Genova. L’obbligo di possedere ed esibire il green pass dovrà essere rispettato anche per le attività lavorative che si svolgono nelle abitazioni private, a meno che non si tratti di smart working in assenza di altre persone. E questo significa che le autorità competenti potranno venire a casa a controllare ed eventualmente sanzionare. A spiegarlo è Fabrizio Marti, presidente dell’Ordine dei consulenti del lavoro di Genova, intervistato in diretta da Genova24 per rispondere ai numerosi dubbi dei lettori sulle nuove regole che scattano dal 15 ottobre.

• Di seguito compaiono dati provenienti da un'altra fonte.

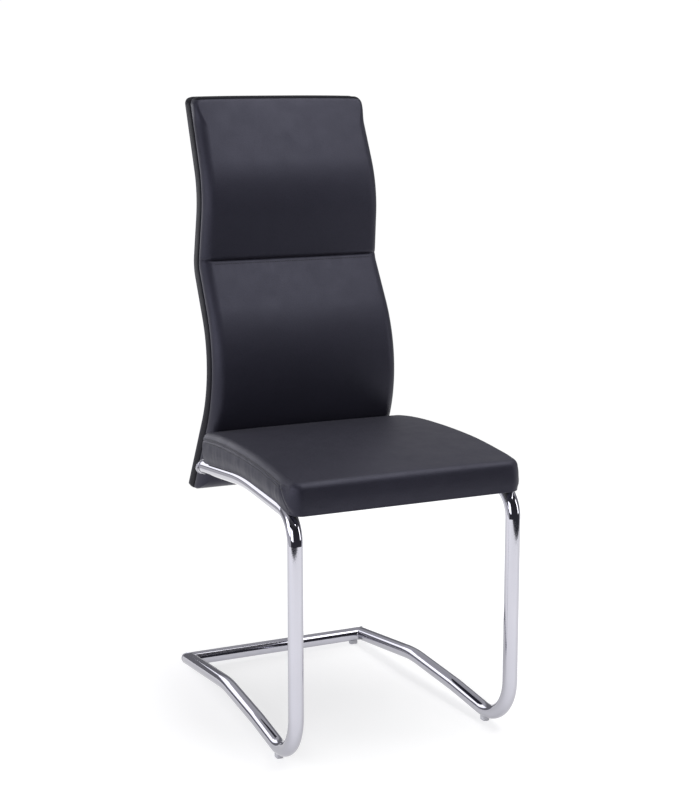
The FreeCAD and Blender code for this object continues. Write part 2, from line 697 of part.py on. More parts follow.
# cross tubes under the seat, coped to the rails, with two bolts each
bars = (("front", S("bar_front"), front_tilt, rail_pts[5]), ("rear", S("bar_rear"), rear_tilt, rail_pts[5]))
bolt_x = 120.0
seat_bolts, seat_nuts, seat_washers = [], [], []
board_tools, dust_tools, foam_tools = [], [], []
for word, y, tl, ref in bars:
    n = seat_normal(tl)
    t = V(0, math.cos(tl), math.sin(tl))
    rot = frame_rot(V(1, 0, 0), t, n)
    base = rail_point(y, tl, ref)
    top = base + n * h0
    mid = top - n * (S("bar_hgt") / 2.0)
    half = half_at(y) - 8.0
    ob = box("bar_out_" + word, 2 * half, SH + ".bar_wid", SH + ".bar_hgt", Placement(mid, rot))
    ib = box("bar_in_" + word, 2 * half + 20.0, "%s.bar_wid - 2 * %s.bar_wall" % (SH, SH),
             "%s.bar_hgt - 2 * %s.bar_wall" % (SH, SH), Placement(mid, rot))
    tools = [ib, envelope[-1], envelope[1]]
    for side in (-1, 1):
        p = top + V(side * bolt_x, 0, 0)
        dn = Placement(p - n * (S("bar_hgt") + 2.0), rot)
        tools.append(cyl("bar_hole_%s%d" % (word, side), "%s.bolt_dia / 2 + 0.3" % SH, "%s.bar_hgt + 4" % SH, dn))
        # bolt: button head below the cross tube, shank up into the nut
        wl = cyl("washer_%s%d" % (word, side), "7 mm", "1.2 mm", Placement(p - n * (S("bar_hgt") + 1.2), rot))
        wh = cyl("washer_h_%s%d" % (word, side), "%s.bolt_dia / 2 + 0.3" % SH, "3 mm", Placement(p - n * (S("bar_hgt") + 2.0), rot))
        seat_washers.append(cut("seat_washer_%s%d" % (word, side), wl, [wh]))
        hd = cyl("bolt_head_%s%d" % (word, side), "5.25 mm", "3.5 mm", Placement(p - n * (S("bar_hgt") + 4.7), rot))
        skt = doc.addObject("Part::Prism", "bolt_socket_%s%d" % (word, side))
        skt.Polygon = 6
        skt.Circumradius = 2.3
        skt.Height = 2.2
        skt.Placement = Placement(p - n * (S("bar_hgt") + 4.9), rot)
        shank = cyl("bolt_shank_%s%d" % (word, side), "%s.bolt_dia / 2" % SH, "30 mm", Placement(p - n * (S("bar_hgt") + 1.3), rot))
        seat_bolts.append(cut("seat_bolt_%s%d" % (word, side), fuse("seat_bolt_f_%s%d" % (word, side), [hd, shank]), [skt]))
        # nut with flange on top of the board
        topb = p + n * (h2 - h0)
        fl = cyl("nut_flange_%s%d" % (word, side), "9.5 mm", "1.4 mm", Placement(topb, rot))
        brl = cyl("nut_barrel_%s%d" % (word, side), "4 mm", "9 mm", Placement(topb - n * 9.0, rot))
        nh = cyl("nut_hole_%s%d" % (word, side), "%s.bolt_dia / 2 + 0.05" % SH, "14 mm", Placement(topb - n * 11.0, rot))
        seat_nuts.append(cut("seat_nut_%s%d" % (word, side), fuse("seat_nut_f_%s%d" % (word, side), [fl, brl]), [nh]))
        board_tools.append(cyl("board_hole_%s%d" % (word, side), "4.1 mm", "20 mm", Placement(p - n * 3.0, rot)))
        dust_tools.append(cyl("dust_hole_%s%d" % (word, side), "4.1 mm", "6 mm", Placement(p - n * 3.0, rot)))
        foam_tools.append(cyl("foam_pocket_%s%d" % (word, side), "10 mm", "6 mm", Placement(topb - n * 0.001, rot)))
    node(cut("seat_cross_tube_" + word, ob, tools), "seat_cross_tube_" + word)

node(cut("under_seat_cover", dust, dust_tools), "under_seat_cover")
node(cut("seat_board", sboard, board_tools), "seat_board")
# the foam fills the space between board, side band and top cover
board_copy = seat_slab("seat_board_space", h1 - 1.0, h2, tk + 3.0, tk + 3.0)
node(cut("seat_foam", sfoam_low, [board_copy] + foam_tools), "seat_foam")
node(stop, "seat_cover_top")
node(sbox, "seat_side_band")


def group(name, parts):
    c = doc.addObject("Part::Compound", name)
    c.Links = parts
    return c


node(group("seat_bolts", seat_bolts), "seat_bolts")
node(group("seat_washers", seat_washers), "seat_washers")
node(group("seat_insert_nuts", seat_nuts), "seat_insert_nuts")

# --- backrest ---
ZL, ZH = S("back_low"), S("back_high")
tb = S("cover_thk")


def back_half(z, inset):
    return S("back_half") - S("back_taper") * (z - S("back_ref")) - inset


def back_outline(inset, inset_z, zl=None, zh=None):
    zl = (ZL + inset_z) if zl is None else zl
    zh = (ZH - inset_z) if zh is None else zh
    return rounded_trapezoid(zl, zh, back_half(zl, inset), back_half(zh, inset), S("back_corner") - inset)


def back_slab(name, d0, d1, inset, inset_z, part=None):
    lo, up = back_curve(d0, ZL - 4.0, ZH + 4.0), back_curve(d1, ZL - 4.0, ZH + 4.0)
    if part == "lower":
        lo, up = split_arc(lo, 3)[0], split_arc(up, 3)[0]
    elif part == "upper":
        lo, up = split_arc(lo, 3)[1], split_arc(up, 3)[1]
    s = slab(name, closed(lo, up), "2 * %s.back_half + 60" % SH)
    return keep_inside(s, name + "_front", "XZ_Plane", back_outline(inset, inset_z), 1200.0)


d1 = tb
d2 = d1 + S("pad_thk")
d3 = d2 + S("back_board")
d5 = S("back_thk")
d4 = d5 - tb

rear_cover = back_slab("back_cover_rear", 0.0, d1, 0.0, tb)
rear_pad = back_slab("back_rear_padding", d1, d2, tb, tb)
bboard = back_slab("back_board", d2, d3, tb + 2.0, tb + 2.0)
band = back_slab("back_side_band", d1, d4, 0.0, 0.0)
band = drop_inside(band, "back_side_band_in", "XZ_Plane", back_outline(tb, tb, zl=ZL - 40.0))
low_strip_src = back_slab("back_bottom_strip", d1, d4, tb, 0.0)
foam_lo = back_slab("back_foam_lower", d2, d4, tb, tb, "lower")
foam_up = back_slab("back_foam_upper", d2, d4, tb, tb, "upper")
cov_lo = back_slab("back_cover_lower", d4, d5, 0.0, tb, "lower")
cov_up = back_slab("back_cover_upper", d4, d5, 0.0, 0.0, "upper")

# bottom strip: only the lowest layer between the side bands
strip_keep = box("strip_space", 500.0, 500.0, 800.0, Placement(V(0, 200.0, ZL + tb + 400.0), Rotation()))
strip = cut("back_bottom_strip", low_strip_src, [strip_keep])

# bolts, washers and flange nuts of the two brackets
back_bolts, back_nuts, back_washers = [], [], []
bb_tools, pad_tools, foam_b_tools, cover_b_tools = [], [], [], []
rotb = frame_rot(V(1, 0, 0), out_dir.cross(V(1, 0, 0)), out_dir)
for side, word in SIDES:
    wc, plc, xp, pc, reach, xw = web_cut[side]
    for j, u in enumerate(bolt_u):
        face = V(xp, pc.y, pc.z) - out_dir * reach + up_dir * u       # front of the plate
        rearb = face - out_dir * (S("plate_thk") + S("back_board"))   # rear of the board
        tag = "%s%d" % (word, j)
        wl = cyl("bwasher_" + tag, "6.2 mm", "1.2 mm", Placement(face, rotb))
        wh = cyl("bwasher_h_" + tag, "%s.bolt_dia / 2 + 0.3" % SH, "3 mm", Placement(face - out_dir, rotb))
        back_washers.append(cut("back_washer_" + tag, wl, [wh]))
        hd = cyl("bbolt_head_" + tag, "5.25 mm", "3.5 mm", Placement(face + out_dir * 1.2, rotb))
        shank = cyl("bbolt_shank_" + tag, "%s.bolt_dia / 2" % SH, "16.5 mm", Placement(face - out_dir * 15.2, rotb))
        skt = doc.addObject("Part::Prism", "bbolt_socket_" + tag)
        skt.Polygon = 6
        skt.Circumradius = 2.3
        skt.Height = 2.4
        skt.Placement = Placement(face + out_dir * 2.5, rotb)
        back_bolts.append(cut("back_bolt_" + tag, fuse("back_bolt_f_" + tag, [hd, shank]), [skt]))
        fl = cyl("bnut_flange_" + tag, "9.5 mm", "1.4 mm", Placement(rearb - out_dir * 1.4, rotb))
        brl = cyl("bnut_barrel_" + tag, "4 mm", "8.5 mm", Placement(rearb - out_dir * 0.5, rotb))
        nh = cyl("bnut_hole_" + tag, "%s.bolt_dia / 2 + 0.05" % SH, "14 mm", Placement(rearb - out_dir * 3.0, rotb))
        back_nuts.append(cut("back_nut_" + tag, fuse("back_nut_f_" + tag, [fl, brl]), [nh]))
        bb_tools.append(cyl("bboard_hole_" + tag, "4.1 mm", "14 mm", Placement(rearb - out_dir * 2.0, rotb)))
        pad_tools.append(cyl("bpad_pocket_" + tag, "10 mm", "2.6 mm", Placement(rearb - out_dir * 2.6, rotb)))
        foam_b_tools.append(cyl("bfoam_pocket_" + tag, "7 mm", "6 mm", Placement(face - out_dir * 0.5, rotb)))
    foam_b_tools.append(box("bfoam_web_" + word, S("web_thk") + 0.6, S("web_hgt") + 0.6, reach + 4.0,
                            Placement(V(xw, pc.y, pc.z) - out_dir * ((reach - 2.0) / 2.0), rotb)))
    foam_b_tools.append(box("bfoam_plate_" + word, S("plate_wid") + 0.6, plate_u[1] - plate_u[0] + 0.6, S("plate_thk") + 0.3,
                            Placement(plc + out_dir * 0.15, rotb)))
    cover_b_tools.append(box("bcover_web_" + word, S("web_thk") + 0.6, S("web_hgt") + 0.6, 20.0,
                             Placement(V(xw, pc.y, pc.z), rotb)))

bspace = back_slab("back_board_space", d2 - 1.0, d3, tb + 2.0, tb + 2.0)
node(cut("back_board", bboard, bb_tools), "back_board")
node(cut("back_foam_lower", foam_lo, [bspace] + foam_b_tools), "back_foam_lower")
node(cut("back_foam_upper", foam_up, [bspace]), "back_foam_upper")
node(cut("back_cover_lower", cov_lo, cover_b_tools), "back_cover_lower")
node(cov_up, "back_cover_upper")
node(band, "back_side_band")
node(rear_cover, "back_cover_rear")
node(cut("back_rear_padding", rear_pad, pad_tools), "back_rear_padding")
node(strip, "back_bottom_strip")
node(group("back_bolts", back_bolts), "back_bolts")
node(group("back_washers", back_washers), "back_washers")
node(group("back_insert_nuts", back_nuts), "back_insert_nuts")

doc.recompute()

# ----------------------------------------------------------------------------
# checks, then one file for each piece
# ----------------------------------------------------------------------------
bad = []
for o in doc.Objects:
    if "Invalid" in o.State or "Error" in o.State:
        bad.append("%s %s" % (o.Name, o.State))
for o, name in nodes:
    s = o.Shape
    if s.isNull() or not s.isValid() or not s.Solids:
        bad.append("%s has no valid solid" % name)
if bad:
    raise SystemExit("not written: " + "; ".join(bad))

run = sum(math.hypot(s[2][0] - s[1][0], s[2][1] - s[1][1]) if s[0] == "line" else
          s[4] * abs((math.atan2(s[2][1] - s[3][1], s[2][0] - s[3][0]) -
                      math.atan2(s[1][1] - s[3][1], s[1][0] - s[3][0]) + math.pi) % (2 * math.pi) - math.pi)
          for s in path_segs)
print("tube path %.1f mm, envelope volume / section %.1f mm" %
      (run, envelope[1].Shape.Volume / (math.pi * tube_r ** 2)))

os.makedirs("parts", exist_ok=True)
for o, name in nodes:
    s = o.Shape
    s.exportStep(os.path.join("parts", name + ".step"))
    bb = s.BoundBox
    print("%-26s solids %2d  volume %10.1f  x %7.1f %7.1f  y %7.1f %7.1f  z %7.1f %7.1f" %
          (name, len(s.Solids), s.Volume, bb.XMin, bb.XMax, bb.YMin, bb.YMax, bb.ZMin, bb.ZMax))
print(len(nodes), "nodes")
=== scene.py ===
import json
import math

import bpy
import bmesh
import numpy as np
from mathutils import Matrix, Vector


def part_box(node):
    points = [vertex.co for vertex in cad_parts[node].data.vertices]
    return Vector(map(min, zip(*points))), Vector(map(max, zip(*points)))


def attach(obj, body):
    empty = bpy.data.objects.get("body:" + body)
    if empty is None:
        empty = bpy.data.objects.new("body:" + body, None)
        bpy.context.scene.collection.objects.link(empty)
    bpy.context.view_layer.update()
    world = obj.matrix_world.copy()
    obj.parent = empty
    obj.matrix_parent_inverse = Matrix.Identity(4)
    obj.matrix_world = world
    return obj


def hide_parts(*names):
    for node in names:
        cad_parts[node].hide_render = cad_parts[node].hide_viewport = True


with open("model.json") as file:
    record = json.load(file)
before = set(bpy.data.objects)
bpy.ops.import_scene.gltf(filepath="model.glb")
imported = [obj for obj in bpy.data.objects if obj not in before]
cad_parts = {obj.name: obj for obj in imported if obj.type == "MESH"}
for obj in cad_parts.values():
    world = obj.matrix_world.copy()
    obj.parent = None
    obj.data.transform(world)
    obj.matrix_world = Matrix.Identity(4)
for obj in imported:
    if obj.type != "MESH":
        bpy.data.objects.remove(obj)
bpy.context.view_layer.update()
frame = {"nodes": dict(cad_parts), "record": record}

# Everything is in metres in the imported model's frame: +Z up, front towards -Y.
YS = 0.0139
scene = bpy.context.scene

# ---------------------------------------------------------------------------
# the two side-view lines that seat and backrest follow (y, z)
# ---------------------------------------------------------------------------


def chain(pts, rad):
    segs, prev = [], pts[0]
    for i in range(1, len(pts) - 1):
        a, b, c = (np.array(p, float) for p in pts[i - 1:i + 2])
        u, v = (a - b) / np.linalg.norm(a - b), (c - b) / np.linalg.norm(c - b)
        ang = math.acos(max(-1, min(1, float(u @ v))))
        r = rad[i - 1]
        t = r / math.tan(ang / 2)
        p1, p2 = b + u * t, b + v * t
        m = (u + v) / np.linalg.norm(u + v)
        cc = b + m * r / math.sin(ang / 2)
        turn = 1.0 if (-u[0]) * v[1] - (-u[1]) * v[0] > 0 else -1.0
        segs.append(("line", np.array(prev, float), p1))
        segs.append(("arc", p1, p2, cc, r, turn))
        prev = p2
    segs.append(("line", np.array(prev, float), np.array(pts[-1], float)))
    return segs


def sample(segs, step=0.002):
    """Points and left normals along a chain."""
    P, N = [], []
    for s in segs:
        if s[0] == "line":
            a, b = s[1], s[2]
            n = max(2, int(np.linalg.norm(b - a) / step))
            d = (b - a) / np.linalg.norm(b - a)
            for k in range(n):
                P.append(a + (b - a) * k / n)
                N.append((-d[1], d[0]))
        else:
            _, a, b, c, r, turn = s
            a0 = math.atan2(a[1] - c[1], a[0] - c[0])
            a1 = math.atan2(b[1] - c[1], b[0] - c[0])
            dd = (a1 - a0 + math.pi) % (2 * math.pi) - math.pi
            n = max(3, int(abs(dd) * r / step))
            for k in range(n):
                w = a0 + dd * k / n
                P.append(c + r * np.array([math.cos(w), math.sin(w)]))
                rad = np.array([math.cos(w), math.sin(w)])
                N.append(tuple(-rad * turn))
    P.append(segs[-1][2])
    N.append(N[-1])
    return np.array(P), np.array(N)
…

Il caso più tipico è quello di colf, badanti e collaboratori domestici in genere. “Andiamo per ipotesi, perché non abbiamo ancora indicazioni o casi pratici su cui capire come possono essere effettuati i controlli a campione – spiega Marti – ma in linea teorica le autorità preposte potrebbero andare a casa. Chiaramente si tratterebbe di funzionari autorizzati, che potrebbero bussare alla porta anche se l’abitazione di solito non è un luogo di lavoro: il punto è che lo diventa in automatico nel momento in cui all’interno c’è un collaboratore familiare che lavora“.

Quindi, se il lavoratore domestico non avesse il green pass, scatterebbero le sanzioni sia per il lavoratore (da 600 a 1.500 euro) sia per il datore di lavoro, che a tutti gli effetti avrebbe l’obbligo di controllare: in questo caso si va dai 400 ai mille euro, importi che raddoppiano in caso di violazioni reiterate.

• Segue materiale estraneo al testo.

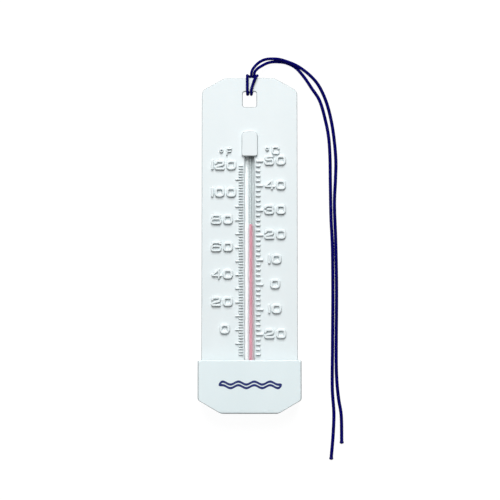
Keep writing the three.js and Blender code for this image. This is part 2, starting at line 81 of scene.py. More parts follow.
CUP_HALF_WIDTH = CUP_HIGH.x
CUP_BOTTOM_HALF_WIDTH = 15.95
CUP_CHAMFER_Y = CUP_LOW.y + 7.6
CUP_DEPTH = CUP_HIGH.z

FACE_Z = 9.6
FACE_THICKNESS = 1.8
SIDE_WALL = 1.6
PLATE_HALF_WIDTH = PLATE_HIGH.x
PLATE_TOP_HALF_WIDTH = 13.9
PLATE_CHAMFER_Y = PLATE_HIGH.y - 7.3
PLATE_CORNER_RADIUS = 4.6
PLATE_BACK_Z = PLATE_LOW.z
TAB_BACK_Z = 7.0
TAB_START_Y = 72.6
CHAMBER_TOP_Y = TAB_START_Y - SIDE_WALL
HOLE_HALF_WIDTH = 3.9
HOLE_BOTTOM_Y = 78.25
HOLE_TOP_Y = 87.1

CHANNEL_RADIUS = 2.9
CHANNEL_TOP_Y = 62.2
TUBE_RADIUS = TUBE_HIGH.x
TUBE_AXIS_Z = TUBE_HIGH.z - TUBE_RADIUS
HOOD_HALF_WIDTH = 4.5
HOOD_BOTTOM_Y = 49.9
HOOD_TOP_Y = 64
HOOD_FRONT_Z = PLATE_HIGH.z
HOOD_ROOT = 1.5        # how deep the hood's block goes into the plate
RAIL_X = 3.2
BED_BACK_Z = 3.75      # the bed that keeps the chamber's wall whole behind the channel
PIN_RADIUS = 2.6
PIN_MARK_DEPTH = 0.14
MOULDED_EDGE = 0.5     # the radius along the plate's and the hood's edges

BORE_X = (COLUMN_LOW.x + COLUMN_HIGH.x) / 2
BORE_RADIUS = 0.42
SPIRIT_RADIUS = (COLUMN_HIGH.z - COLUMN_LOW.z) / 2
CORE_SHARE = 0.5       # the radius of the spirit's deeper core, as a share of the column's

FAHRENHEIT_ZERO_Y = -48.5
FAHRENHEIT_DEGREE = 0.7732
CELSIUS_ZERO_Y = -23.1
CELSIUS_DEGREE = 1.402
RELIEF_HEIGHT = 1.3
RELIEF_ROOT = 0.12
RELIEF_LEAN = 0.22     # how far the relief leans towards the cup for each millimetre of its height
TICK_INNER_X = 3.6
MINOR_TICK = 2.6
CROWDED_FAHRENHEIT = (100, 120)     # their numerals leave no room for a long tick

CORD_DIAMETER = 1.6

# Which faces get the darker plastic, by the direction that they look in: painted shade on the rounded edges
# and on the relief's faces that look towards the cup.
EDGE_NORMAL_Z = (0.15, 0.97)     # a moulding's rounded edge has its normal's z between these
SHADED_NORMAL_Y = -0.3           # a relief face that looks towards the cup has its normal's y below this


# ---- mesh helpers ------------------------------------------------------------------------------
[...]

Si tratta ovviamente di un caso limite, ma il problema potrebbe emergere in altre situazioni più concrete. Ad esempio, secondo questa interpretazione della norma, un privato cittadino che chiamasse un idraulico o un elettricista per riparare un guasto sarebbe titolato a chiedergli il green pass sulla soglia di casa. E, se il professionista si rifiutasse, il cliente (che di fatto è un committente) sarebbe legittimato a non corrispondere il costo della chiamata.

Allo stesso modo funzionerebbe per i corrieri: “Il luogo o il mezzo o qualunque altra cosa presso cui un lavoratore è chiamato a prestare la sua opera è un luogo di lavoro – specifica Marti -. Se un corriere non ha il green pass l’azienda lo deve considerare assente ingiustificato, anche perché lo stesso corriere si recherà in altri luoghi di lavoro e l’obbligo di avere il green pass è relativo anche ai lavoratori esterni”. Quindi, in linea teorica, potrebbe essergli chiesto di mostrare il green pass per accedere a un condominio? “Bisogna vedere come evolveranno queste situazioni, ma potrebbe essere così, visto che svolgerebbe lì la sua attività di consegna”.

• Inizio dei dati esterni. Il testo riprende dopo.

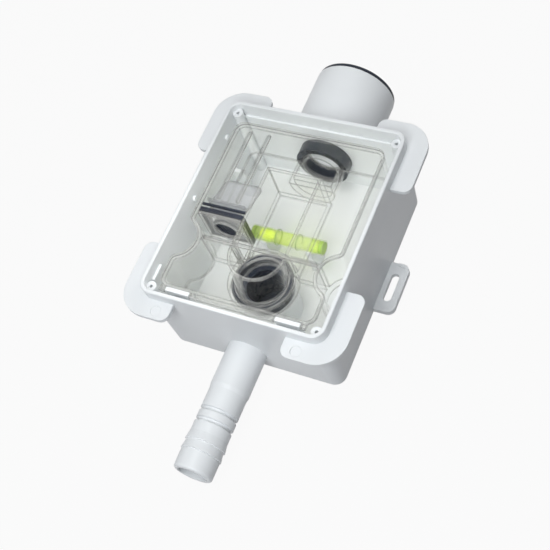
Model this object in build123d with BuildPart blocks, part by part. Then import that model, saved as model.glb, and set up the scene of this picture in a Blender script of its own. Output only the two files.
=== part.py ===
from build123d import *
from math import cos, radians, sin, tan
import os

# Dry waterless trap for condensate, set in a wall box.
# The box lies on its back: +Z points out of its mouth, +Y towards the outlet,
# and the origin is the middle of the back face. Millimetres throughout.

# Working allowances: how far a cut runs past a face, and how near a selector looks
cut_past = 1.0
near = 0.1

# Box
box_width = 92.0
box_length = 109.5
box_depth = 51.5
box_draft = 1.0
box_wall = 2.0
box_floor = 2.0
box_corner = 6.5
rim_round = 0.6

# Corner tabs
tab_reach_x = 9.5
tab_reach_y = 9.05
tab_thickness = 2.0
tab_setback = 6.1
tab_corner = 14.0
tab_end_corner = 4.2
tab_arm_x = 18.0
tab_arm_y = 27.75

# Fixing ears on the long sides
ear_reach = 9.1
ear_width = 26.4
ear_thickness = 2.5
ear_corner = 3.75
ear_slot_length = 15.0
ear_slot_width = 4.0
ear_slot_inset = 3.5
ear_rim_start = 3.0
ear_rim_width = 1.5
ear_rim_height = 0.5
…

Se da un lato c’è chi lavora nelle case altrui, dall’altro c’è chi lavora in casa propria e talvolta riceve altre persone tra le mura domestiche. Secondo Marti, la discriminante fondamentale è la presenza di altre persone connesse all’attività professionale: “Il tipico lavoratore in smart working che resta a casa anziché andare in ufficio non ha alcun obbligo finché non esce e non frequenta altre persone. Se il datore di lavoro chiedesse comunque il green pass sarebbe illegittimo, ma avrebbe il dovere di chiederlo quando il dipendente tornasse in ufficio”. Se invece il lavoratore autonomo ricevesse clienti a casa sua, stando alla norma scatterebbe l’obbligo di avere il green pass.

Attenzione infine a lavoratori autonomi, parasubordinati comunque non dipendenti: in caso di assenza ingiustificata con blocco della retribuzione non esiste alcuna tutela. “La norma dice che i lavoratori subordinati hanno diritto alla conservazione del posto di lavoro, perciò l’assenza non può essere considerata come un illecito disciplinare. Ma in tutti gli altri casi il committente potrebbe anche disdettare il contratto dicendo che non ci sono i presupposti per la prosecuzione del rapporto di lavoro. Vedremo se ci saranno approfondimenti, ma per ora questa tutela sembra riservata ai dipendenti”.